Anche per quanto riguarda la gastronomia, versandovi un bicchiere della sua Giaranzana (sulla quale non vi dico niente, soltanto andate e assaggiate), Giuseppe potrà dirvi che il Culatello è un’invenzione piuttosto recente, che la pasta all’uovo non fa parte della storia popolare (fu inventata dal cuoco della corte Estense nel XVII Secolo, e su questo non si discute), che gli anolini arrivano appena più tardi e che i tortelli furono un’elaborazione dei tempi di Maria Luigia, e che questa era terra di risaie.

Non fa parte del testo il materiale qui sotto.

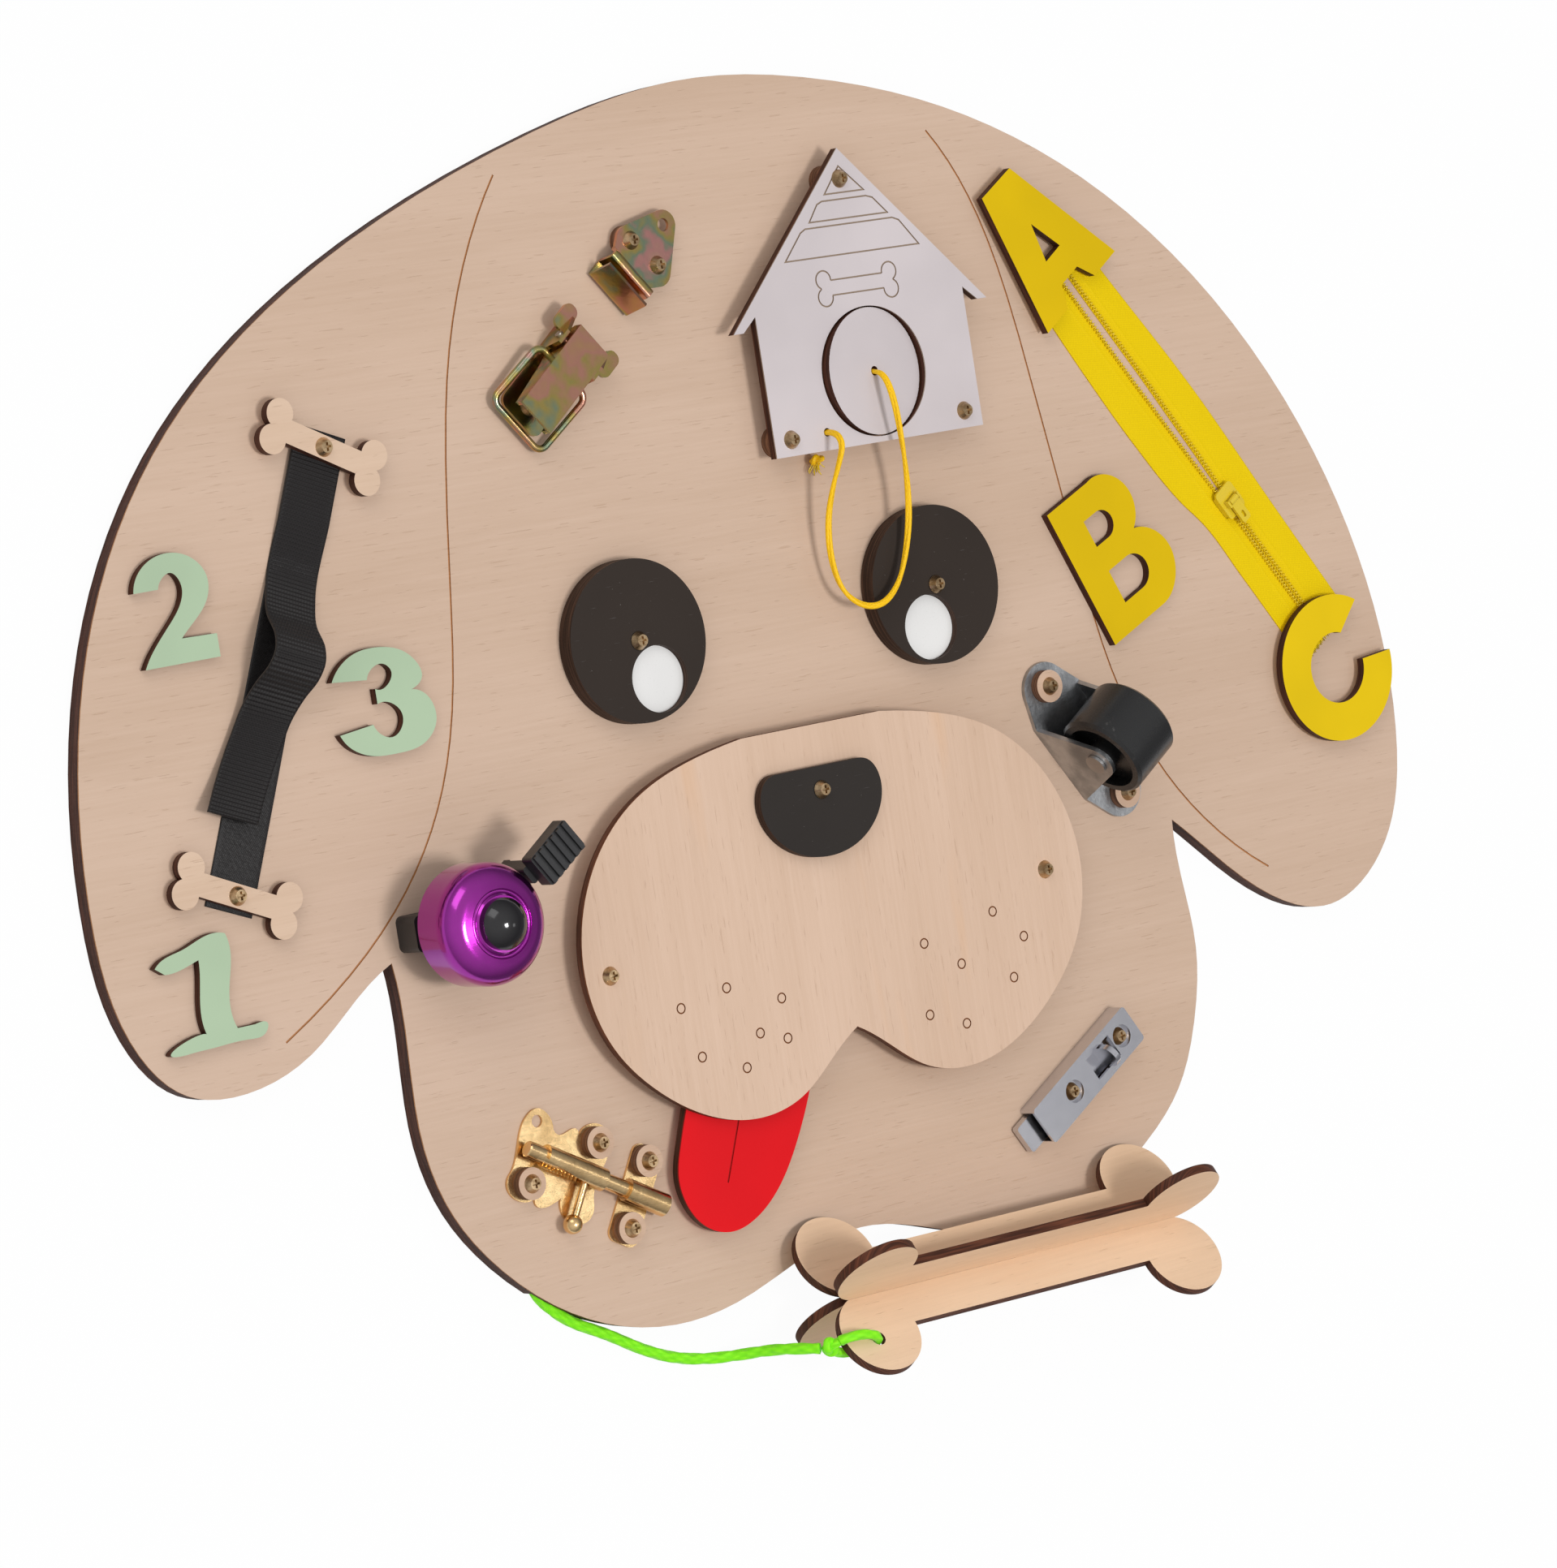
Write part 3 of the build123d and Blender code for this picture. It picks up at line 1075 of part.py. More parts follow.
with BuildPart() as latch_bail:
    bail_x, bail_y = spot(LATCH_C, LATCH_TURN, BAIL_PIVOT_U, 0)
    dip = radians(BAIL_DIP)
    bail_away = -LATCH_ALONG * cos(dip) - Vector(0, 0, 1) * sin(dip)
    bail_plane = Plane(
        origin=(bail_x, bail_y, BAIL_PIVOT_Z), x_dir=bail_away, z_dir=bail_away.cross(LATCH_ACROSS)
    )
    half = BAIL_W / 2 - BAIL_R
    with BuildLine(bail_plane) as bail_path:
        FilletPolyline((0, half), (BAIL_ARM, half), (BAIL_ARM, -half), (0, -half), radius=3, close=True)
    bail_wire = bail_path.wires()[0]
    with BuildSketch(Plane(origin=bail_wire @ 0, z_dir=bail_wire % 0)):
        Circle(BAIL_R)
    sweep()
save(latch_bail, "latch_bail")

KEEPER_MID = 1.5

with BuildPart() as latch_keeper:
    with BuildSketch(latch_seat(KEEPER_Z)):
        with Locations((52.4, 8), (52.8, -6), (65, 2.2)):
            Circle(4.6)
        with Locations((47.5, KEEPER_MID)):
            Rectangle(2, KEEPER_W - 1)
        make_hull()
        with Locations((65, 2.2)):
            Circle(2.0, mode=Mode.SUBTRACT)
        with Locations(*KEEPER_SCREW_SPOTS):
            Circle(HOLE_R, mode=Mode.SUBTRACT)
    extrude(amount=LATCH_SHEET)
    with BuildSketch(latch_side(KEEPER_MID + KEEPER_W / 2)):
        with BuildLine():
            FilletPolyline(
                (48.5, KEEPER_Z + 0.6), (46.6, KEEPER_Z + 0.6), (45, KEEPER_Z + 3.6), (43, KEEPER_Z + 3.6),
                (41.6, FACE + 0.9), (35.8, FACE + 0.9), (39.2, FACE + 9), radius=0.9,
            )
        trace(line_width=LATCH_SHEET)
    extrude(amount=KEEPER_W)
save(latch_keeper, "latch_keeper")

# ---- Fixed caster: x of its frame runs along the axle ----


def caster_seat(z, u=0.0, v=0.0):
    """A level plane in the caster's own frame."""
    return seat(*spot(CASTER_C, CASTER_TURN, u, v), z, CASTER_TURN)


AXLE_ALONG = Vector(cos(radians(CASTER_TURN)), sin(radians(CASTER_TURN)), 0)


def caster_section(u):
    """An upright plane across the axle at u: its X runs towards the upper screw, its Y is up."""
    x, y = spot(CASTER_C, CASTER_TURN, u, 0)
    return Plane(origin=(x, y, 0), x_dir=Vector(0, 0, 1).cross(AXLE_ALONG), z_dir=AXLE_ALONG)


ARM_OUT = CASTER_ARM + CASTER_SHEET / 2

with BuildPart() as caster_bracket:
    with BuildSketch(caster_seat(FACE)):
        Rectangle(2 * ARM_OUT, 30)
        with Locations((0, 21.5), (0, -21.5)):
            Circle(9)
        make_hull()
        with Locations((0, CASTER_HOLES / 2), (0, -CASTER_HOLES / 2)):
            Circle(HOLE_R, mode=Mode.SUBTRACT)
    extrude(amount=CASTER_SHEET)
    for start in (-ARM_OUT, CASTER_ARM - CASTER_SHEET / 2):
        with BuildSketch(caster_section(start)):
            with Locations((0, AXLE_Z)):
                Circle(6)
            with Locations((0, FACE + 0.5)):
                Rectangle(30, 1)
            make_hull()
            with Locations((0, AXLE_Z)):
                Circle(AXLE_R + FIT, mode=Mode.SUBTRACT)
        extrude(amount=CASTER_SHEET)
save(caster_bracket, "caster_bracket")

with BuildPart() as caster_axle:
    with BuildSketch(caster_section(-ARM_OUT - 0.1)):
        with Locations((0, AXLE_Z)):
            Circle(AXLE_R)
    extrude(amount=2 * ARM_OUT + 0.2)
    for start, length in ((-ARM_OUT - 1.1, 1.0), (ARM_OUT + 0.1, 1.0)):
        with BuildSketch(caster_section(start)):
            with Locations((0, AXLE_Z)):
                Circle(AXLE_R + 1)
        extrude(amount=length)
save(caster_axle, "caster_axle")

with BuildPart() as caster_wheel:
    with BuildSketch(caster_section(-WHEEL_W / 2)):
        with Locations((0, AXLE_Z)):
            Circle(WHEEL_R)
    extrude(amount=WHEEL_W)
    chamfer(caster_wheel.edges().filter_by(GeomType.CIRCLE), 1.0)
    for start in (-WHEEL_W / 2, WHEEL_W / 2 - 4):
        with BuildSketch(caster_section(start)):
            with Locations((0, AXLE_Z)):
                Circle(WHEEL_R - 3)
                Circle(AXLE_R + 2.4, mode=Mode.SUBTRACT)
        extrude(amount=4, mode=Mode.SUBTRACT)
    with BuildSketch(caster_section(-WHEEL_W)):
        with Locations((0, AXLE_Z)):
            Circle(AXLE_R + FIT)
    extrude(amount=2 * WHEEL_W, mode=Mode.SUBTRACT)
save(caster_wheel, "caster_wheel")

# ---- Toy bone ----

for bone_name, wing, face, slot_side in (
    ("toy_bone_a", WING_A, WING_B, 1),
    ("toy_bone_b", WING_B, -WING_A, -1),
):
    with BuildPart() as toy_bone:
        with BuildSketch(Plane(origin=BONE_ORIGIN, x_dir=BONE_ALONG, z_dir=face)):
            bone_face(BONE_REACH, BONE_SPREAD, BONE_LOBE_R, BONE_SHAFT)
            with Locations((slot_side * BONE_REACH, 0)):
                Rectangle(2 * BONE_REACH + 2 * FIT, PLY_T + 2 * FIT, mode=Mode.SUBTRACT)
            if bone_name == "toy_bone_b":
                with Locations((-BONE_HOLE_REACH, BONE_HOLE_SPREAD)):
                    Circle(BONE_HOLE_R, mode=Mode.SUBTRACT)
        extrude(amount=PLY_T / 2, both=True)
    save(toy_bone, bone_name)

cord_tube(TOY_CORD_ROUTE, CORD_R, "toy_cord")
cord_tube(TOY_LOOP_ROUTE, CORD_R, "toy_cord_loop")

with BuildPart() as toy_cord_knot:
    with Locations(TOY_KNOT):
        Sphere(TOY_KNOT_R)
save(toy_cord_knot, "toy_cord_knot")

with BuildPart() as toy_cord_stop:
    with BuildSketch(seat(*STOP_KNOT, 0.3)):
        Circle(STOP_KNOT_R)
    extrude(amount=CORD_CHANNEL_D - 0.5)
save(toy_cord_stop, "toy_cord_stop")

# ---- Screws ----

with BuildPart() as screws:
    for x, y, level in SCREWS:
        foot = FACE - SCREW_BITE + 0.1
        with BuildSketch(seat(x, y, foot)):
            Circle(SCREW_R)
        extrude(amount=level - foot)
        with BuildSketch(seat(x, y, level)):
            Circle(SCREW_HEAD_R)
        extrude(amount=SCREW_HEAD_T, taper=28)
        with BuildSketch(seat(x, y, level + SCREW_HEAD_T)):
            Rectangle(2.6, 0.7)
            Rectangle(0.7, 2.6)
        extrude(amount=-1.0, mode=Mode.SUBTRACT)
save(screws, "screws")
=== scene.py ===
# %% [markdown]
# # A wooden busy board in Blender
# The head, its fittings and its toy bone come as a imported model, already in place and to size.
# This lesson lights it, gives every piece a finish of its own, and remakes the soft things:
# the cords, the strap and the zip. The real board is laser-cut birch plywood, so most of the
# work is in thin burnt edges, quiet grain and small metal parts that catch the light.

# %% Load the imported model
import bpy
import numpy as np
from mathutils import Matrix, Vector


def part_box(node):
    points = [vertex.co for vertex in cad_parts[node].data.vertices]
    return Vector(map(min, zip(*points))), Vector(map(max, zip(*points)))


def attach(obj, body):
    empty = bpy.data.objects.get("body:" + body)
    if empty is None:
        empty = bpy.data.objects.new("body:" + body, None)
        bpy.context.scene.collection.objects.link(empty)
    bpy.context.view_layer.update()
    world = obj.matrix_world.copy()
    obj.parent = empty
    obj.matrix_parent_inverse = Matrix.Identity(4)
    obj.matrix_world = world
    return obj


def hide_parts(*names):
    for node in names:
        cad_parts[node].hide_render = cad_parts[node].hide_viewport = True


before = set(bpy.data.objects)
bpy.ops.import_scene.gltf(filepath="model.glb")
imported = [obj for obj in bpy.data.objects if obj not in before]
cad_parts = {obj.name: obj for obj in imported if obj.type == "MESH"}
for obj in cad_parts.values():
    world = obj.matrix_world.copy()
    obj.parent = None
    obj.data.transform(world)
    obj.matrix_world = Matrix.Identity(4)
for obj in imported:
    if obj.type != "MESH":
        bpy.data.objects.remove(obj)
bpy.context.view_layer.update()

MM = 0.001

# %% [markdown]
# ## The camera
# The board lies on its back and the camera looks down at it from above its left ear, through a
# long lens, so its far side shrinks only a little. A camera looks along its own -Z, so its
# matrix is built from three axes: right, up and back.

# %% The camera
CAMERA_PLACE = (-1.0723, 0.0922, 1.4537)
CAMERA_BACK = (-0.5922, 0.0686, 0.8029)
CAMERA_ROLL = -8.869
LONG_LENS = 134.2
FILM_WIDTH = 36


def camera_axes(back, roll_degrees):
    """Right, up and back: right is square to the world's Y, then it turns about the line of sight."""
    back = np.array(back) / np.linalg.norm(back)
    right = np.cross((0.0, 1.0, 0.0), back)
    right /= np.linalg.norm(right)
    up = np.cross(back, right)
    c, s = np.cos(np.radians(roll_degrees)), np.sin(np.radians(roll_degrees))
    return c * right + s * up, c * up - s * right, back


def standing(place, axes):
    """The matrix of something at a place whose own X, Y and Z point along three directions."""
    return Matrix.Translation(place) @ Matrix(np.array(axes).T.tolist()).to_4x4()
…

Una mappa del 1898 mostra chiaramente come le sponde del Taro, dalla collina al Po, fossero risaie, così come alcune aree più a est, tra Colorno e Sorbolo. Diversi anziani potranno confermarvi che, fino agli anni ‘60, quello che ora è il tratto Milano – Reggio Emilia dell’Autostrada del Sole fosse quasi una unica enorme risaia. Riso e verze, riso e uova e bomba di riso (un piatto delizioso, al forno, con carne di piccione) erano la base dell’alimentazione di queste pianure. E Barbera, tanta, tantissima Barbera.

Il sostentamento economico della zona, invece, e qui non tradiamo il folklore, era il Parmigiano Reggiano, il cui valore era quasi inestimabile. Pare che si produca sin dai tempi degli Etruschi, e pochi prodotti agricoli hanno la sua capacità di moltiplicare in maniera esponenziale il valore dalla materia prima al prodotto lavorato.

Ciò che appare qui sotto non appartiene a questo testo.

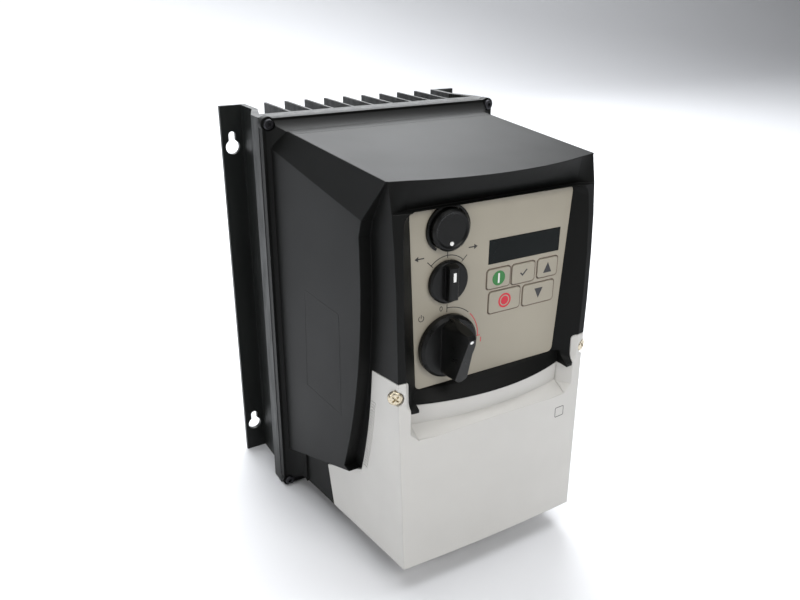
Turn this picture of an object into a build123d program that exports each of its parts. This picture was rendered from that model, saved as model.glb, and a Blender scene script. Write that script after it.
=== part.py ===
from build123d import *

import math
import os

# Wall-mounted variable frequency drive in a sealed housing with local controls.
# Millimetres. +X is right, -Y is the front, +Z is up. While the pieces are drawn, z = 0 is the
# lower end of the heatsink and y = 0 is the wall. Each piece is then lowered by HOLE_CENTRE_Z, so
# that the origin is the centre of the round entries of the four keyholes, on the wall.

# Wall holes
HOLE_X = 74.25
HOLE_LOW_Z = 26.0
HOLE_HIGH_Z = 215.0
SLOT_R = 2.1
KEYHOLE_R = 4.2
KEYHOLE_DROP = 7.0
HOLE_CENTRE_Z = (HOLE_LOW_Z + HOLE_HIGH_Z) / 2 - KEYHOLE_DROP

# Heatsink extrusion
HEIGHT = 232.0
FLANGE_HALF = 80.5
FLANGE_T = 2.5
LEG_X = 67.8
LEG_T = 3.3
LEG_BEND_Y = -20.5
PLATE_HALF = 74.9
PLATE_REAR_Y = -38.5
PLATE_FRONT_Y = -48.9
FIN_COUNT = 9
FIN_PITCH = 13.0
FIN_T = 1.6
FIN_TIP_Y = -0.8

# Housing flange and gasket
GASKET_FRONT_Y = -50.1
RIM_FRONT_Y = -53.7
RIM_HALF = 74.6
RIM_LOW_Z = 1.0
RIM_CORNER_R = 3.0
CORNER_SCREW_X = 71.4
CORNER_SCREW_LOW_Z = 4.0
CORNER_SCREW_HIGH_Z = 229.0
CORNER_BOSS_R = 4.0
CORNER_HEAD_R = 2.8
CORNER_SHANK_R = 1.5

# Housing body
WALL = 2.6
BODY_REAR_Y = -68.7
ROOF_REAR_Z = 225.6
ROOF_DROP = 0.0602
FLOOR_REAR_Z = 10.0
FLOOR_RISE = 0.053
SIDE_HALF_TOP = 63.4
SIDE_HALF_LOW = 65.5
# height, half width at the front corners, y of the front corners, y of the middle of the front
FRONT_SECTIONS = [
    (0.0, 55.8, -171.8, -173.0),
    (110.0, 57.9, -167.8, -171.0),
    (145.0, 58.4, -167.2, -171.0),
    (170.0, 58.6, -166.3, -170.9),
    (190.0, 58.9, -164.8, -170.8),
    (210.0, 59.1, -162.4, -170.7),
    (230.0, 59.3, -159.4, -170.5),
]

# Side pods
POD_REAR_HALF = 70.9
POD_FRONT_HALF = 65.0
POD_REAR_Y = -52.0
POD_FRONT_Y = -162.0
POD_CREASE_REAR_Z = 216.9
POD_CREASE_FRONT_Z = 197.6
POD_INNER_X = 57.0

# Control panel and its recess
PANEL_Y = -159.5
PANEL_T = 1.6
PANEL_TOP_Z = 205.5
PANEL_LOW_Z = 113.4
PANEL_TOP_HALF = 48.4
PANEL_LOW_HALF = 43.6
PANEL_CORNER_R = 3.0
FRONT_WALL_Y = -155.2
LIP_Z = 106.3
LIP_HALF = 47.0
LIP_END_Y = -161.0
LIP_MIDDLE_Y = -170.0
VISOR_Z = 206.4
SCOOP_LEDGE_Z = 95.2
SCOOP_LOW_Z = 91.0
SCOOP_RUN_OUT = 7.5
SCOOP_END_DEPTH = 8.0
SCOOP_OVER = 4.0
RECESS_FRONT_Y = -176.0
SPACE_FRONT_Y = -190.0  # cutting spaces end here, clear of the front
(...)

Cronache del XVI Secolo raccontano che il Re d’Inghilterra, per muovere un’armata a sostegno del Papa, fu pagato con cinque forme di Parmigiano Reggiano, e numerosi altri episodi simili si trovano durante tutto il Medioevo e l’Età Moderna.

Quindi andateci, da Giuseppe. Fate un giro nei pioppi delle golene, fatevi avvolgere dalla nebbia, andante a spiare in silenzio i pescatori, intanto che immaginate le prime immagini di ogni film di Don Camillo (che è ambientato pochi chilometri più a Est, ma nello stesso paesaggio). E assaggiate le poche bottiglie che produce Giuseppe, tra il suo accento americano e la sua profonda conoscenza e continua ricerca storica.
Come ogni ricercatore, Giuseppe Tomasetti non si erge a difensore ortodosso della tradizione, ma ne interpreta i valori e gli insegnamenti per creare ciò che ama.

Il Lambursco lo coltiva, perché anche qui nei decenni è diventato di casa, e lui ne fa uno rifermentato in bottiglia, con il procedimento che permise a un Lambrusco reggiano di vincere la medaglia d’Argento all’Esposizione Universale di Parigi (sì, la stessa della Tour Eiffel). E sentirete il suo metodo classico, sempre Lambrusco, ma fatto con il vecchio metodo del Tocai, ormai dimenticato da queste parti.
E la sua Giaranzana, della quale ho promesso di non parlare, ma non posso esimermi. Merlot. Merlot? Sì, perché il Merlot ama tantissimo le zone alluvionali, e assaggiandolo capirete come si può ottenere l’eleganza di un Bordeaux in riva al Po.